Print, exactly as they stand, the lines from the start of the listing to the line containing "from math import cos, radians, sin", inclusive.

════

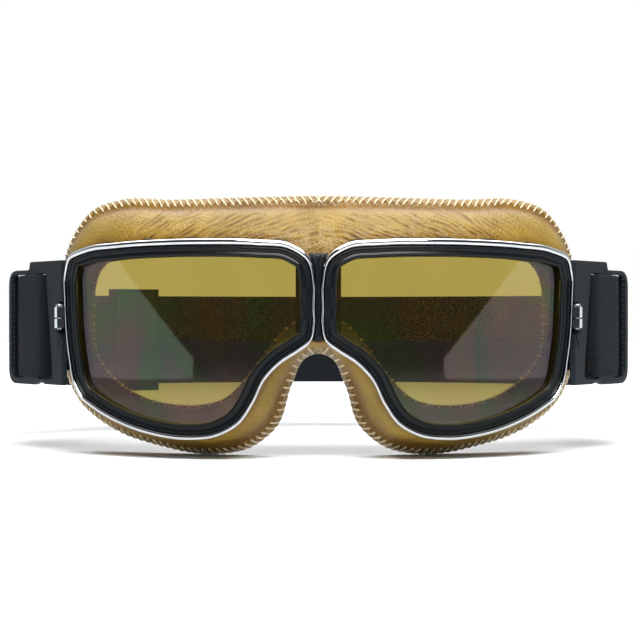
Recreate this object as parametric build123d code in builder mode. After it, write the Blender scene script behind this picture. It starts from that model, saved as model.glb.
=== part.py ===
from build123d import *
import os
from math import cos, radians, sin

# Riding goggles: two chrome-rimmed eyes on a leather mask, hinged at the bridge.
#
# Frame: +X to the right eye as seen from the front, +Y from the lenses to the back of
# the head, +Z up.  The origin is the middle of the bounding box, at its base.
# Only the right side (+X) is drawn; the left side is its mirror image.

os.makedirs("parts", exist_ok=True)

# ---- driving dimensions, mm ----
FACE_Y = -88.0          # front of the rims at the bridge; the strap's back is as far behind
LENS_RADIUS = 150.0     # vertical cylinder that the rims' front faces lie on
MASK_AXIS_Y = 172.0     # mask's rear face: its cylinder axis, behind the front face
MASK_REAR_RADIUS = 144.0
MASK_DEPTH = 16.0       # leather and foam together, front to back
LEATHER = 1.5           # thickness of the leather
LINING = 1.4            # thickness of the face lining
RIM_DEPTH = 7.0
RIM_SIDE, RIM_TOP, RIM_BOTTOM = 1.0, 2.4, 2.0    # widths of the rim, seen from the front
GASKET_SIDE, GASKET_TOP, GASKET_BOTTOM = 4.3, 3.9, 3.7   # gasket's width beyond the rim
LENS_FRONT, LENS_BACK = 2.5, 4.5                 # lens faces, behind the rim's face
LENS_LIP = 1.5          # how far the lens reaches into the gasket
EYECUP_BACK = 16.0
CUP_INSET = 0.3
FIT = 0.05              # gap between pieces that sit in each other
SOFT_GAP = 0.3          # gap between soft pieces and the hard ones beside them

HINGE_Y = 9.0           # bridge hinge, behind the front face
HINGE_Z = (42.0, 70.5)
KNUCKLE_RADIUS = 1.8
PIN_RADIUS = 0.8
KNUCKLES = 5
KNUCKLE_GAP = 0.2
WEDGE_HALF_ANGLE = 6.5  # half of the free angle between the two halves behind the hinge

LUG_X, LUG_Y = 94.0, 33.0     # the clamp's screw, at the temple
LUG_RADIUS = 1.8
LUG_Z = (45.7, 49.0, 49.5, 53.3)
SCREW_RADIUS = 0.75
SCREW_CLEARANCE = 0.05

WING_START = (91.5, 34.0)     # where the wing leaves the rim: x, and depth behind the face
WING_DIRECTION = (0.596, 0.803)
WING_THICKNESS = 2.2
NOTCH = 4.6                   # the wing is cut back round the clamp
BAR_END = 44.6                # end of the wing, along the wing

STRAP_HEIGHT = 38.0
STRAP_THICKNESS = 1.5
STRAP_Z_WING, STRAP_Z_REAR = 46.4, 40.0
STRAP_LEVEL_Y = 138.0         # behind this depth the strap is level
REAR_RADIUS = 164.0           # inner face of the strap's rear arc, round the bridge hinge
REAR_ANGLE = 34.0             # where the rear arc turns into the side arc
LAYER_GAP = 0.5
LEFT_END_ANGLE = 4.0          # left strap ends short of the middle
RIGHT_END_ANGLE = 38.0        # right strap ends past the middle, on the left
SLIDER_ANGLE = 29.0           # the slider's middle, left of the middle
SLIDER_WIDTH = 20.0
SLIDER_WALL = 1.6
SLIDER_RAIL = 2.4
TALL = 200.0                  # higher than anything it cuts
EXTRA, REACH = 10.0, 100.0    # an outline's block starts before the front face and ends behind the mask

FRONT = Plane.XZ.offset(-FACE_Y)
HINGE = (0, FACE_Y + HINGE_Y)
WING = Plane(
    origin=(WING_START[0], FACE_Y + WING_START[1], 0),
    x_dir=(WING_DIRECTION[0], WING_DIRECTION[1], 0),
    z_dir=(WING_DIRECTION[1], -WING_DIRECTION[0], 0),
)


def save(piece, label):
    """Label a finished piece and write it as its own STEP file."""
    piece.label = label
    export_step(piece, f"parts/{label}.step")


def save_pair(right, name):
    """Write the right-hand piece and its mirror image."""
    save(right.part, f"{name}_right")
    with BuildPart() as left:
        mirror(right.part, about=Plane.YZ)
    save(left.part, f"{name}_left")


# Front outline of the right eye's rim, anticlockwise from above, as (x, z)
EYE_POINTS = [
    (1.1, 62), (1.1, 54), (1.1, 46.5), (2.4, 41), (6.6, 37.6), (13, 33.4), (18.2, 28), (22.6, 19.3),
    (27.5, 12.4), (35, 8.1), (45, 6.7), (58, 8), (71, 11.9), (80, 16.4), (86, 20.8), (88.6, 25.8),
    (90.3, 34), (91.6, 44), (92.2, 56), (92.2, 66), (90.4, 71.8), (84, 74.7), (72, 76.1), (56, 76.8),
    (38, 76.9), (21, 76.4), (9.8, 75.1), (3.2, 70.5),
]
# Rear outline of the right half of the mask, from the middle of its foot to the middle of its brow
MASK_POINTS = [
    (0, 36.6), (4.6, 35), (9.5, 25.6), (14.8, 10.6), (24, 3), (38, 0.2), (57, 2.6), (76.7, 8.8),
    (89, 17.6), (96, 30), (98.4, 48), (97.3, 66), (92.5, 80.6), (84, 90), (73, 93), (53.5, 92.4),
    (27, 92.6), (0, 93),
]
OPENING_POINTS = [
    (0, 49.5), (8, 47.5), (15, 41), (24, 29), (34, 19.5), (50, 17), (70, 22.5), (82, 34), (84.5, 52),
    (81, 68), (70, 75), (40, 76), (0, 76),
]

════

## Solution for this problem
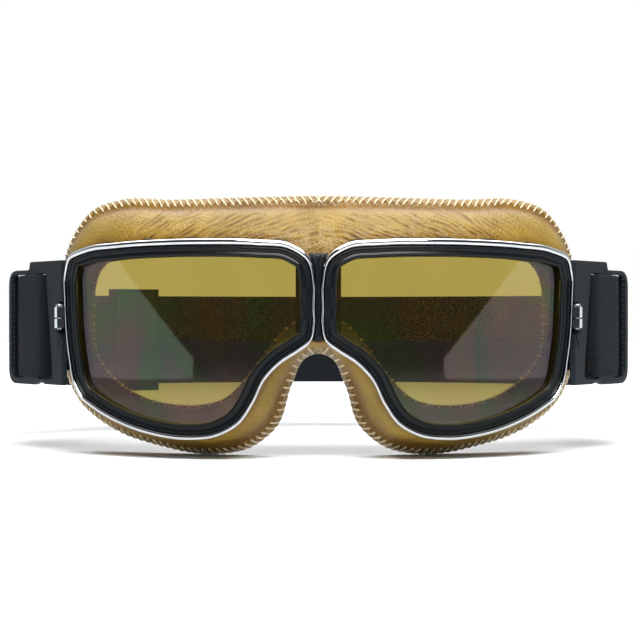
Recreate this object as parametric build123d code in builder mode. After it, write the Blender scene script behind this picture. It starts from that model, saved as model.glb.
=== part.py ===
from build123d import *
import os
from math import cos, radians, sin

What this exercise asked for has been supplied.